Complicating matters even further, the U.S. Surface Transportation Board last week issued a 2-1 decision pertaining to California’s high-speed rail project, which of course is far more expensive than anything the NCRA is dealing with but which has some similar dynamics.
Like the NCRA, the California High-Speed Rail Authority has appealed to federal regulators, asking for permission to ignore CEQA, and the U.S. Surface Transportation Board agreed, ruling that federal law “expressly pre-empts any state law attempts to regulate rail construction projects.”
“It’s a real overreach,” said Scott Greacen, executive director of Friends of the Eel River. But while Greacen is disappointed in the STB’s decision, he said it doesn’t address the fundamental question in his own group’s case. That question, he said, is, “What’s the obligation of a state agency, one that has received state funding, to follow state environmental law?”
That question will now head to the state supreme court, which agreed last week to review the latest appeal from CATs and FOER.
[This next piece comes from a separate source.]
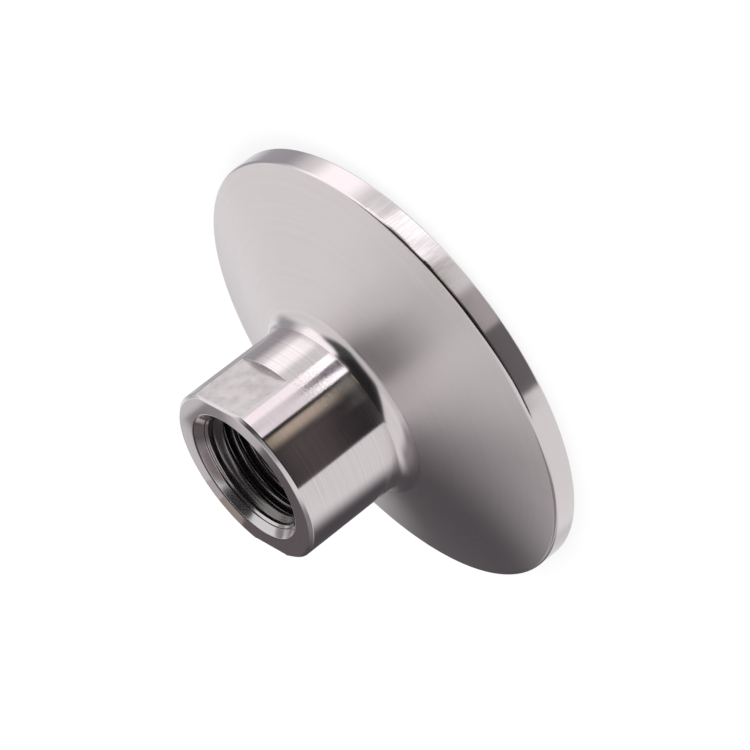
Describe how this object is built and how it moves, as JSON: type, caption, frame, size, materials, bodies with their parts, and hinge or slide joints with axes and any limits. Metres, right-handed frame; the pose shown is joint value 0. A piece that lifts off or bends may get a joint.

If this all sounds overly bureaucratic and confusing, you’re not alone. Stuart Flashman, the lawyer representing opponents to the California High-Speed Rail project, told the Fresno Bee that the effects of the STB’s latest ruling “are about as clear as mud.”
Greacen suspects the local environmental groups’ case against the NCRA may ultimately head to the U.S. Supreme Court, which has not proved particularly friendly to environmental causes the past decade, he noted.